Thursday, November 16, 2006

 

Michael Lewis' "The Blind Side"

 
The Blind Side: Evolution of a Game
By Michael Lewis
W.W. Norton & Co. (Cover: $24.95; Amazon: $13.72)


It's been a long time since a book kept me up through one night and woke me at 3 a.m. the next, pestering me to pick it back up until it was finished. But that's the kind of effect Michael Lewis has.

I almost wrote "Michael Lewis' stories," but that leaves out equally compelling parts of what he does so well book after book.

Sure enough, he tells great stories. A stingier reviewer might say he prob'ly gets his stories handed to him -- after all, he's Michael Lewis of "Moneyball"/"Liar's Poker"/"The New New Thing" fame; people are likely standing at his doorstep like pilgrims at Mecca, waiting to hand him great stories. Even if they are, reading one of his books -- say, "Coach: Lessons on the Game of Life" -- you understand very quickly that his other gifts are what make those stories fly.

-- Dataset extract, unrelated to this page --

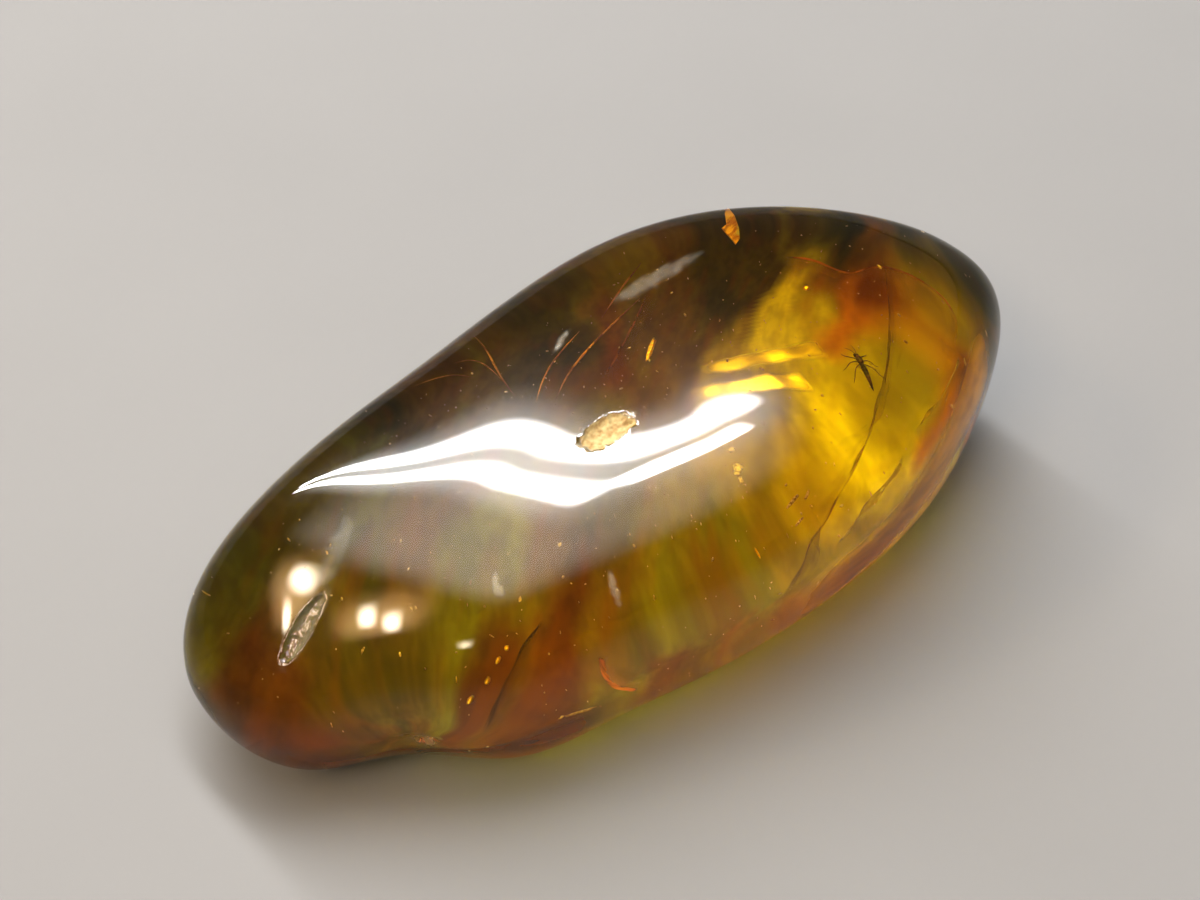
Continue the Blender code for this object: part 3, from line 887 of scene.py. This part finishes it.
# Thin rusty threads of flow: their thickest reach and the points that they run through.
THREADS = (
    (0.055, ((-1.4, 8.6, 8.0), (-1.7, 7.8, 8.0), (-2.4, 6.4, 8.0), (-2.8, 4.9, 8.0))),
    (0.032, ((-3.4, 8.2, 8.0), (-2.2, 7.8, 8.0), (-2.6, 5.7, 8.0))),
    (0.045, ((2.5, 6.1, 8.0), (0.8, 5.7, 8.0), (-0.8, 5.1, 8.0), (-2.3, 4.1, 8.0))),
    (0.055, ((6.8, 6.3, 7.0), (3.5, 5.8, 7.0), (0.6, 5.0, 7.0), (-1.1, 4.1, 7.0))),
    (0.045, ((8.8, 7.8, 6.0), (7.1, 7.6, 6.0), (4.9, 6.9, 6.0))),
    (0.030, ((-6.3, 8.2, 9.0), (-4.4, 7.7, 9.0), (-3.8, 6.7, 9.0))),
)

DUST_COUNT = 620
DUST_SEED = 7
DUST_LEAST = 0.022  # millimetres
DUST_MORE = 0.055


def inside_spots(count, seed):
    """Spots spread at random through the nugget, clear of its surface."""
    draw = random.Random(seed)
    spots = []
    while len(spots) < count:
        way = np.array([[draw.gauss(0, 1), draw.gauss(0, 1), draw.gauss(0, 1)]])
        way /= np.linalg.norm(way)
        share = 0.25 + 0.68 * draw.random() ** 0.6
        middle = spine(way[:, 0], 0.0)[0]
        spots.append(middle + (nugget_form(way)[0] - middle) * share + SHIFT)
    return spots


def dust_items():
    draw = random.Random(DUST_SEED)
    items = []
    for spot in inside_spots(DUST_COUNT, DUST_SEED):
        size = DUST_LEAST + DUST_MORE * draw.random() ** 3
        reach = (size * (1.0 + 1.5 * draw.random()), size, size * 0.6)
        items.append((spot, reach, [draw.uniform(0, 180) for _ in range(3)]))
    return items


def lump_material(name, colour, dark, metallic, roughness, size):
    """Grainy crumbs: two tones in fine patches."""
    made = Material(name)
    place = made.place()
    tone = made.patches(place, size, 0.4, 0.6)
    made.set(
        Base_Color=made.mix(tone, colour, dark),
        Metallic=metallic,
        Roughness=made.range(tone, 0.0, 1.0, roughness, roughness + 0.2),
        Normal=made.bump(made.noise(place, size * 0.5), 0.03),
    )
    return made.material


# ---------------------------------------------------------------- the gnat, in its own millimetres
GNAT_AT = (11.07, -4.034, 9.5)
GNAT_TURN = 70.0
GNAT_ROLL = 12.0
ABDOMEN_RINGS = (0.080, 0.112, 0.124, 0.122, 0.112, 0.096, 0.076, 0.052, 0.020)
BALLS = (
    ((0.30, 0.0, 0.06), (0.225, 0.145, 0.165)),
    ((0.20, 0.0, 0.13), (0.12, 0.10, 0.09)),
    ((0.585, 0.0, -0.02), (0.090, 0.105, 0.105)),
    ((0.612, 0.070, 0.005), (0.052, 0.048, 0.070)),
    ((0.612, -0.070, 0.005), (0.052, 0.048, 0.070)),
    ((0.48, 0.0, 0.0), (0.06, 0.05, 0.05)),
)
LEGS = (
    ((0.42, 0.05, -0.02), (0.58, 0.34, -0.08), (0.74, 0.44, -0.24), (0.92, 0.52, -0.30)),
    ((0.42, -0.05, -0.02), (0.60, -0.30, -0.06), (0.70, -0.46, -0.22), (0.82, -0.62, -0.28)),
    ((0.28, 0.06, -0.04), (0.26, 0.46, 0.02), (0.10, 0.66, -0.20), (0.04, 0.84, -0.30)),
    ((0.28, -0.06, -0.04), (0.34, -0.44, 0.04), (0.16, -0.62, -0.18), (0.20, -0.84, -0.26)),
    ((0.16, 0.05, -0.03), (-0.12, 0.44, 0.04), (-0.44, 0.56, -0.22), (-0.60, 0.70, -0.32)),
    ((0.16, -0.05, -0.03), (-0.06, -0.42, 0.06), (-0.34, -0.60, -0.16), (-0.40, -0.82, -0.24)),
)
FEELERS = (
    ((0.65, 0.03, 0.04), (0.74, 0.10, 0.08), (0.86, 0.22, 0.10), (0.95, 0.38, 0.08)),
    ((0.65, -0.03, 0.04), (0.77, -0.05, 0.09), (0.92, -0.04, 0.12), (1.06, 0.02, 0.11)),
)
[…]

The story in "Blind Side," the one that kept me up, is about Michael Oher, at 6'4" and 335 pounds, the biggest Black Cinderella there will ever be in the cannon of sports literature.

Oher (pronounced "oar") is a case study maybe even too extreme for Jonathan Kozol's "Savage Inequalities." When we meet him first, Oher strikes others in his hometown Memphis as a mere cipher -- practically mute, (somehow) melting into the background of life, and likely doomed in a way you imagine Ethiopians in refugee camps are doomed. He'd been on his own since age 10, foraging for food and shelter wherever he could scrounge it up, wearing the same raggedy pair of shorts, a tee shirt and sneakers for god knows how long, and steering as clear of school as he had of Memphis' seriously overburdened social services. The son of an absent (and, later, murdered) father and an alcoholic, drug-addicted mother, and brother to more than 11 brothers and sisters (even Lewis loses count), Michael Oher somehow still had an angel perched on his shoulder.

Not that this angel goes easy on him.

After being plunked down in a snooty white Christian high school on the "right" side of Memphis, in a strange moment of serendipity that smacks of FATE, Oher soon bumps into a rather enlightened school booster, Sean Tuohy. Tuohy and his family end up taking the homeless boy in and, later, adopting him. It's not all rosy, though. Oher is so woefully uneducated, ignorant of what we take as mundane facts of life -- such as why people he's meeting for the first time act so friendly -- that you half-wonder how he's going to make it. He's like an urban Kasper Hauser -- raised in isolated captivity, but landing, in a daze, in the unsuspecting embrace of a concerned and committed family. But, somehow, with a combination of his innocence and everyone's hard work and patience (and nearly two years of studying throughout his days and nights), he does make it.

Oher's life changes so dramatically that you want to just bawl for all the kids in Memphis and everywhere whose lives might also be turned around with such money, guidance and love. (Late in the story, when Oher has already been transformed and moved on to play for Ole Miss, his tutor begins working with some of his teammates -- since she's been moved to Oxford right along with her prize student. One of those tutees thrives under her constant mothering, prompting from this tough, teenaged defensive end a tearful outburst, "Nobody ever loved me till you." oh!)

Oher's story is cast, with a light touch, as one of Destiny, given Lewis' titular subject -- how the understanding about the position of left tackle in the NFL evolved and is now considered, with quarterback, the most important job on the team. It's no X's and O's explanation, as Lewis uses the narratives of several significant figures to tell the story of that metamorphosis -- men like Bill Walsh, whose inventive short-pass offensive attack made protecting the QB's back a No. 1 priority; early prototypes at the slot, like Anthony Munoz, John Ayers, Steve Wallace and Will Wolford; and, perhaps along with (former Buckeye great) Orlando Pace, the current epitome of the pass-rush-stopping "freak of nature," Jonathan Ogden. Along the way we hear great insights from a variety of NFL and college FB insiders such as Lawrence Taylor, Bill Parcells, Bill Polian, etc. -- definitely one of the bennies Lewis gets from his connections and rep that lesser writers would have to kill for.

One of Lewis' talents is his ability to handle the metaphoric arc of his stories without using them like an LT axe over the head. (A gripe that might be coming out of my frustration with the bad writing I'm forced to endure here at J-School....) "The Blind Side" is written in such a "talking" style, its sentences showing such a confidence and comfort with language and nuance, it's no wonder I'm up in the middle of the night feeling so tickled. One of Lewis' best qualities, and the reason sports strikes me as his natural subject matter, is that his writing is always in service of the story. To reference a literary figure beloved by Lewis' Oxford, Mississippi subjects, Lewis has killed his darlin's. No showing off. No posturing. The story's the thing.

"The Blind Side" is well worth the night-and-a-half I stayed up to read it.